My husband and I have lived in our home for nearly three decades. I remember our very first spring: just after we finished unpacking our few belongings, we visited the local farmers market and bought a half dozen tomato plants. That year, and every year thereafter, our favorite garden activity was to nurture those tomatoes through the scorching summer months and then, beginning in late August all the way through to the first frost of late fall, we would relish in the plump, juicy, and sugary sweet harvest that we picked with our own two hands.

I also tended to a small herb garden and trimmed the hedges but for my husband, he was all about the tomatoes. He would water them, add coffee grinds to the soil a few times a season and keep a vigilant watch for groundhogs and birds that might threaten our precious crop. For decades, my husband was a veritable tomato man.

But lately, I have noticed a real change in his attitude toward our yard. Surfing the internet one day, he came across an article about hedges. It showed picture after picture of gardeners and their newly designed hedges. Some gardeners had trimmed their hedges into whimsical shapes like hearts or diamonds while others began to cut their hedges into narrow high and tight lines. Some gardeners were getting so fancy in shaping their hedges that they carved their initials right into the center of a clover or tulip design. Most of the gardeners were women but few young male gardeners also displayed some real creativity in sculpting their own hedges.

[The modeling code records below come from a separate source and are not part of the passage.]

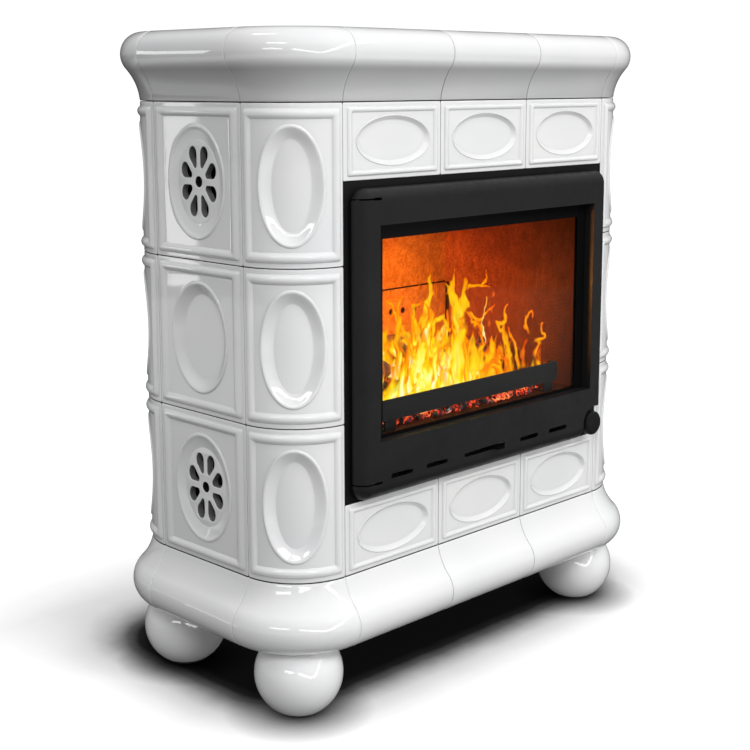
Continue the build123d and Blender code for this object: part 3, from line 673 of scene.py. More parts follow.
def ring_section(lip, roll):
    C2, R2 = roll
    RH = C2[1] + R2
    far = math.hypot(*C2)
    A_T = math.degrees(math.atan2(C2[1], C2[0]) + math.acos((far ** 2 + (R1 + R2) ** 2 - R1 ** 2) / (2 * (R1 + R2) * far)))
    C1 = (C2[0] - (R1 + R2) * math.cos(math.radians(A_T)), C2[1] - (R1 + R2) * math.sin(math.radians(A_T)))
    a0 = 180 - math.degrees(math.asin(-C1[1] / R1))
    ri = R1 + SH
    a1 = 180 - math.degrees(math.asin(-C1[1] / ri))
    at2 = A_T - 180
    out = [(-14.2, 0.5), (-2.6, 0.5), (-1.2, 0.62), (-0.45, 1.1), (0.0, 2.0)] + arc(C1, R1, a0 - 1.6, A_T, 20)[1:] + arc(C2, R2, at2, 90, 34)[1:]
    out += [(x, RH) for x in np.linspace(C2[0], lip + 2.0, 6)[1:]] + [(lip + 0.8, RH - 0.25), (lip + 0.2, RH - 0.9), (lip, RH - 2.0)]
    n_out = len(out)
    inn = [(lip, RH - SH), (C2[0], RH - SH)] + arc(C2, R2 - SH, 90, at2, 12)[1:] + arc(C1, ri, A_T, a1, 8)[1:-1]
    P = np.array(out + inn)
    # outward normals of the outer run
    d = np.gradient(P[:n_out], axis=0)
    nrm = np.column_stack([d[:, 1], -d[:, 0]])
    nrm /= np.linalg.norm(nrm, axis=1)[:, None]
    N = np.zeros_like(P)
    N[:n_out] = nrm
    N[:2] = 0
    return P, N, n_out


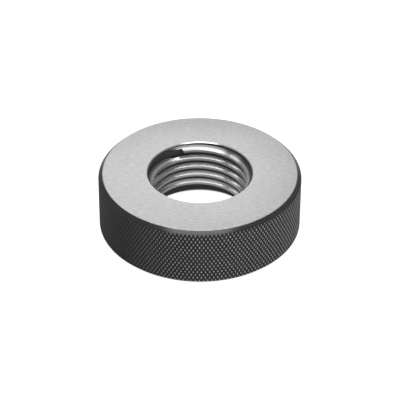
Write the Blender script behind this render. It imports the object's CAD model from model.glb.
"""Thread ring gauge: ground faces, blackened diamond-knurled rim, lapped thread with blunt starts.

The whole gauge is one piece of steel, so one piece replaces the solid. Lengths are metres.
"""

import logging
from collections.abc import Callable, Iterator, Sequence
from contextlib import contextmanager
from dataclasses import dataclass, field
from enum import Enum
from math import ceil, cos, pi, radians, sin, sqrt, tan

import bmesh
import bpy
from mathutils import Matrix, Vector


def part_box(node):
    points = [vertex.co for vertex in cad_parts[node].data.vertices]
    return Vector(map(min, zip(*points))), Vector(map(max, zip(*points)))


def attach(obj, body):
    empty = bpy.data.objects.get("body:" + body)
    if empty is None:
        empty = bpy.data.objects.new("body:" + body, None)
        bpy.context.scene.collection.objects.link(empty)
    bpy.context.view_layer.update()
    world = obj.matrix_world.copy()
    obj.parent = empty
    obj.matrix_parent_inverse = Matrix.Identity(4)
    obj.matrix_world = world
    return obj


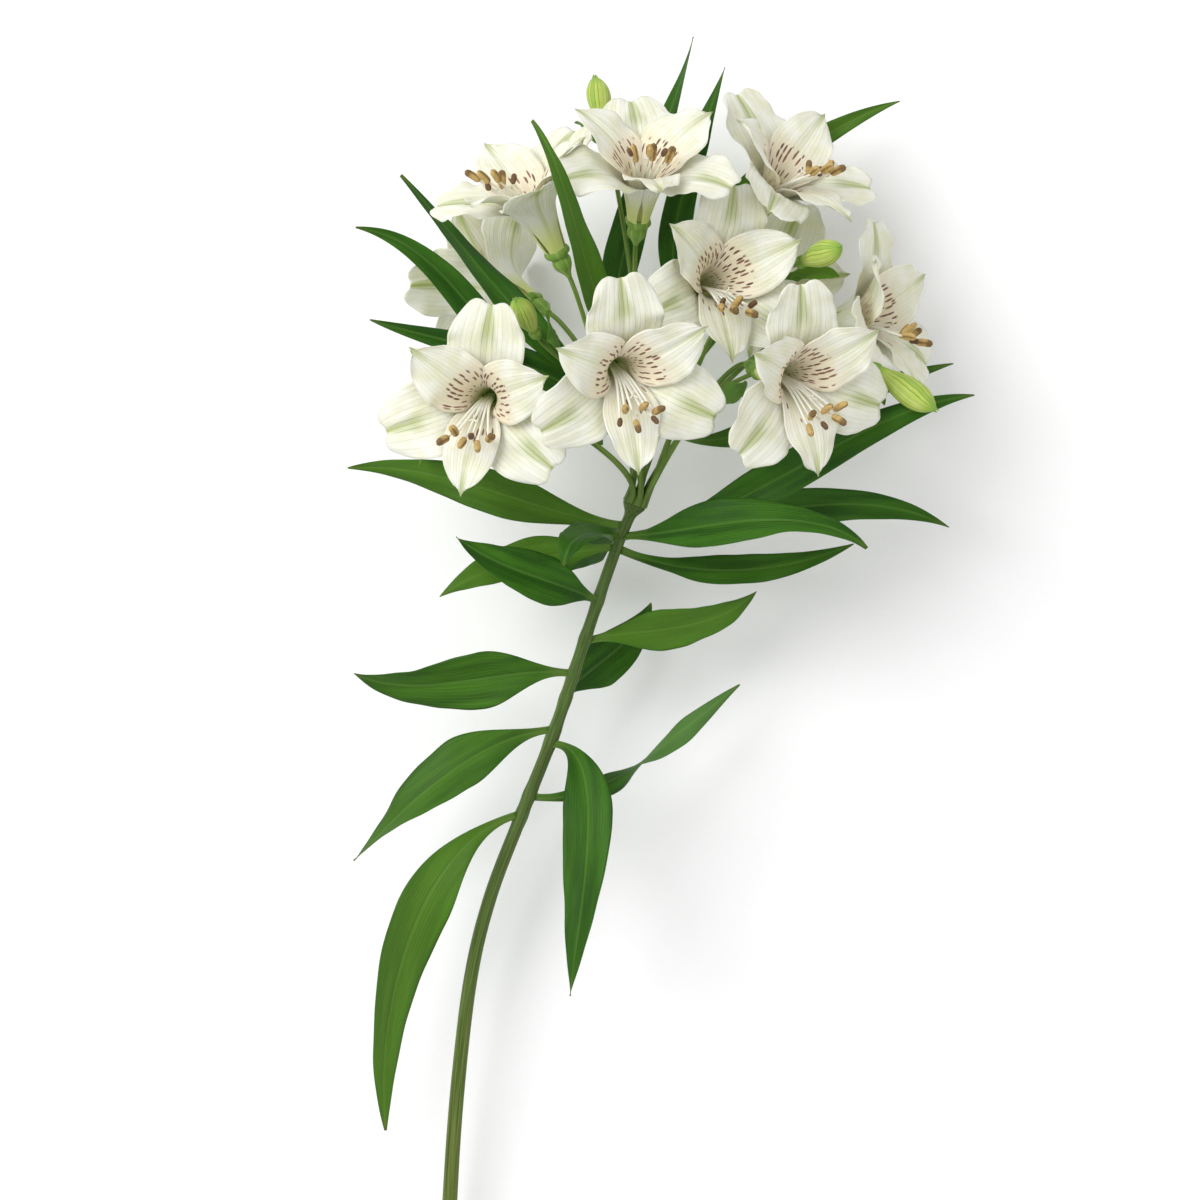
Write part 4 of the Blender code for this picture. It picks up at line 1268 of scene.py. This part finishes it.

Last week, my husband suggested that if I didn’t want the burden of the creation and upkeep of the fine detailed work of designer hedges, maybe I should simply remove the whole line of bushes altogether.

After reading that article, my husband shared his discovery of this new fringe hedge trimming pastime. We were both impressed and amused that there were people in this world who had the time, energy, funds and desire to sport designer hedges. Together, we laughed and laughed at this singular expression of narcissism that would have human beings so focused on their own hedges.

Prior to his internet discovery, my husband never paid any attention to the simple row of hedges that lined the front of our home. As far as he was concerned, the hedges were mine and mine alone. And I was happy to be their sole caretaker. Every spring, after the new growth had sprung from its winter slumber, I would set out with my clippers and neatly trim the bushes. I thought I’d always done a fine job. And though some years it may have taken me a few extra weeks into the spring to address the hedges, causing them to look a bit jungle-like, they never got to the point of looking neglected or unloved.

In my opinion, my hedges were perfectly hedge-like. They were exactly what hedges were supposed to be.

But my husband disagreed.

After that first article, he soon found more and more written by professional hedge designers who seemed to have thriving businesses in every American town. Some days, I would catch my husband staring at my humble hedges. I assume he imagined all kinds of design possibilities. He became so enthralled with the hedges, that he lost all interest in the tomatoes. I would beg him to nurture the tomatoes the way he used to when we were first married. But this man, once completely obsessed with tomatoes, now confessed that if you’d seen one tomato, you’d essentially seen them all.

But hedges! Hedges were a daring new love of his. Since the hedges were my domain, he would hint and then down right beg me to do something drastic to enhance them. He suggested that I shape them or at least adorn them with a few patriotic ribbons for the Fourth of July.

I resisted.

To me, I could not bear the thought of the additional work that would be required to keep my hedges looking as trim and inviting as all of those hedges he’d bookmarked and shared with me online. Exasperated, he finally suggested that he take over the trimming duties. That worried me even more. What did he know about trimming hedges? Would he could mangle them or create some crazy, intricate design that I would have to maintain once he got bored with the whole hedge craze?

Last week, he suggested that if I didn’t want the burden of the creation and upkeep of the fine detailed work of designer hedges, maybe I should simply remove the whole line of bushes altogether. He said that some gardeners preferred to tear all the growth out from the roots once and for all. He said he was convinced that the house would look newer once the old hedge was completely gone.

In response, I exhaled loudly and explained that no matter what the hedges looked like, the house was still old. Even if I did agree to endure the physical pain of balding the front yard, there was nothing that I or anyone else could do to make the house new again. Quite simply, it’s an old, dusty and broken down house that has serviced our needs for many years. And, it will continue to service us into the foreseeable future, assuming the man that I married long ago doesn’t get so fixated on the hedges that he begins to fantasize about moving on to a new house.

I assume my husband’s obsession with hedges is just a phase. But it does make me sad that he is so singularly focused on my hedges these days that he hardly pays any attention to my tomatoes. I guess it could be worse–at least he’s not one of those guys who wants to hang out on the back porch all day.